Except toward the end, the bra business takes second place to the sex business as Mrs Blossom demonstrates exactly how to have your cake and eat it. Her shenanigans with Ambrose cause her to make greater effort with Robert. Although the male perspective occasionally intrudes: Mrs Blossom “ecstatic” at the prospect of making two men happy.

There’s not much going on plot-wise beyond Robert hearing strange noises in the attic and discovering a number of items, purloined by Ambrose, going missing, resulting in him seeking the help of a psychiatrist (Bob Monkhouse).

The whole enterprise is doused in modernity, probably post-ironic for all I know, Mrs Blossom’s painting tending towards Pop Art, some in-jokes (one dot on a canvas turns out to be a “sold” sticker). Since there’s not much else going on, Robert, kept sexually satisfied, hardly imagining his wife is engaged upon an affair, scarcely raising a scintilla of suspicion, the lovers carry on as if they are, in the best Hieronymus Merkin fashion, embarking on a welter of fantasies, primarily of the cinematic variety, so nods to Hitchcock, David Lean and even Raymond Chandler etc.

The climax at some kind of ticker-tape convention featuring Robert speaking atop a giant bra-clothed statue looks as though it consumed most of the budget.
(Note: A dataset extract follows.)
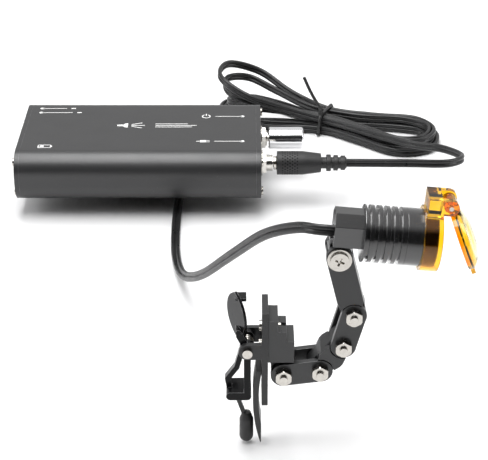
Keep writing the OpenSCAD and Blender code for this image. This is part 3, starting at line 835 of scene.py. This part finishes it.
def grip_dots():
    """Rows of small raised dots round the thick end of the plug moulding, near black as painted shade
    inside the grip's dimples.
    """
    low, high = corners("plug_overmould")
    axis = middle("plug_overmould")
    sunk = 0.05 * MM
    radius = (high.z - low.z) / 2 - sunk
    rows, in_a_row = 7, 22
    first_row = low.x + 2.4 * MM
    row_gap = 1.05 * MM
    dot_radius = 0.36 * MM
    flattened = Matrix.Diagonal((1, 1, 0.35, 1))

    def build(built):
        for i in range(rows):
            for j in range(in_a_row):
                turn = 2 * math.pi * (j + 0.5 * (i % 2)) / in_a_row
                out = Vector((0, math.cos(turn), math.sin(turn)))
                at = Vector((first_row + i * row_gap, axis.y, axis.z)) + out * radius
                turned = out.to_track_quat("Z", "Y").to_matrix().to_4x4()
                place = Matrix.Translation(at) @ turned @ flattened
                bmesh.ops.create_icosphere(built, subdivisions=2, radius=dot_radius, matrix=place)
    # near-black dots paint the shade inside the grip's dimples
    dimple_shade = moulded("painted_dimple_shade_dots", (0.002, 0.002, 0.002), 0.8, Specular_IOR_Level=0.1)
    new_piece("plug_grip_dots", build, dimple_shade, "plug")


flex()
tie()
pack_marks()
grip_dots()


# ---- stage, light and camera ----------------------------------------------------------------------
def pale_floor():
    """A pale sweep that fades to white far from the object, for the camera only."""
    s = Shader("pale_floor", (0.83, 0.83, 0.835), 0.6)
    s.mottle(300, (0.81, 0.81, 0.815), 0.5)
    from_centre = radius_from(s, Vector((0, 0, 0)), Vector((0, 0, 1)))
    far = s.span(from_centre, 0.28, 0.7, 0, 1.1)
    seen = s.node("ShaderNodeLightPath").outputs["Is Camera Ray"]
    s.link(s.math("MULTIPLY", far, seen), s.bsdf.inputs["Emission Strength"])
    s.bsdf.inputs["Emission Color"].default_value = (1, 1, 1, 1)
    return s.done()


def floor():
    mesh = bpy.data.meshes.new("floor")
    reach = 6.0
    square = [(-reach, -reach, 0), (reach, -reach, 0), (reach, reach, 0), (-reach, reach, 0)]
    mesh.from_pydata(square, [], [(0, 1, 2, 3)])
    made = bpy.data.objects.new("floor", mesh)
    bpy.context.collection.objects.link(made)
    made.location.z = min(cad_low.z, 0) - 0.0002
    mesh.materials.append(pale_floor())


def area_light(name, place, aim, size, power):
    data = bpy.data.lights.new(name, "AREA")
    data.shape = "RECTANGLE"
    data.size, data.size_y = size
    data.energy = power
    lamp = bpy.data.objects.new(name, data)
    lamp.location = place
    lamp.rotation_mode = "QUATERNION"
    lamp.rotation_quaternion = (Vector(aim) - Vector(place)).to_track_quat("-Z", "Y")
    bpy.context.collection.objects.link(lamp)


def world():
    """White behind and overhead, dark round the camera, so that glossy black parts keep a dark core."""
    made = bpy.data.worlds.new("studio")
    bpy.context.scene.world = made
    made.use_nodes = True
    tree = made.node_tree
    back = tree.nodes["Background"]
    coords = tree.nodes.new("ShaderNodeTexCoord")
    weigh = tree.nodes.new("ShaderNodeVectorMath")
    weigh.operation = "DOT_PRODUCT"
    weigh.inputs[1].default_value = (-0.15, 0.6, 0.9)
    tree.links.new(coords.outputs["Generated"], weigh.inputs[0])
    ramp = tree.nodes.new("ShaderNodeMapRange")
    ramp.interpolation_type = "SMOOTHSTEP"
    ends = {"From Min": 0.10, "From Max": 0.62, "To Min": 0.03, "To Max": 1.0}
    for key, number in ends.items():
        ramp.inputs[key].default_value = number
    tree.links.new(weigh.outputs["Value"], ramp.inputs["Value"])
    seen = tree.nodes.new("ShaderNodeLightPath")
    pick = tree.nodes.new("ShaderNodeMix")
    pick.inputs["B"].default_value = 1.2
    tree.links.new(seen.outputs["Is Camera Ray"], pick.inputs["Factor"])
    tree.links.new(ramp.outputs["Result"], pick.inputs["A"])
    tree.links.new(pick.outputs["Result"], back.inputs["Color"])
    back.inputs["Strength"].default_value = 0.8


def lights():
    aim = (0.05, -0.08, 0.03)
    area_light("overhead_softbox", (-0.05, -0.08, 0.70), aim, (0.7, 0.32), 5.5)
    area_light("left_softbox", (-0.75, -0.25, 0.45), aim, (0.3, 0.5), 2.6)
    area_light("right_strip", (0.75, 0.05, 0.40), aim, (0.2, 0.6), 1.6)


def camera():
    """Looks along +Y and down, with the lamp's pivot right of the middle of the picture."""
    elevation = math.radians(29)
    distance = 0.450
    seen_width = 0.1511
    sensor = 36.0
    pivot_right, pivot_down = 0.0293, 0.0065
    pivot = joint_at("lamp_pivot")
    right = Vector((1, 0, 0))
    ahead = Vector((0, math.cos(elevation), -math.sin(elevation)))
    up = right.cross(ahead)
    data = bpy.data.cameras.new("camera")
    data.sensor_width = sensor
    data.lens = distance / seen_width * sensor
    data.clip_start = 0.01
    made = bpy.data.objects.new("camera", data)
    bpy.context.collection.objects.link(made)
    made.rotation_mode = "QUATERNION"
    made.rotation_quaternion = ahead.to_track_quat("-Z", "Y")
    made.location = pivot - ahead * distance - right * pivot_right + up * pivot_down
    bpy.context.scene.camera = made


floor()
world()
lights()
camera()
bpy.context.scene.view_settings.view_transform = "Standard"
At bit more of the money could have been spent on jokes, because, without the danger of the illicit couple being found out, it lacks any real tension, unless you count a pair of bumbling and/or camp detectives (Freddie Jones and Willie Rushton) whose sole purpose appears to be to over-act. There’s a clever twist at the end.

Director Joseph McGrath (The Magic Christian, 1968) is something of an acquired taste. His main claim to fame at this point having helmed music videos for The Beatles and his scattergun approach rarely hits the target. One of the few examples where opening up a play (by Alec Coppel – of Vertigo fame!!) results in in racing in too many directions.

Shirley MacLaine (Sweet Charity, 1969), by now the decade’s most celebrated kookie, brings immense charm to the role and it has to be said it’s the acting in the main that keeps this on an even keel when the director is so clearly on a different planet. Richard Attenborough (The Flight of the Phoenix, 1965) is believable as a workaholic who lets off steam conducting an imaginary orchestra. James Booth (Fraulein Doktor, 1969), meanwhile, in a role that could have gone seven ways to Sunday, makes a convincing lothario.

Comedian Bob Monkhouse is surprising good as the madcap psychiatrist and you might have some fun spotting John Cleese, Barry Humphries and a young Patricia Routledge. Producer Joseph Shaftel (The Biggest Bundle of Them All, 1968) wrote the script with Denis Norden (The Best House in London, 1969).

Kind of has to be seen to be believed.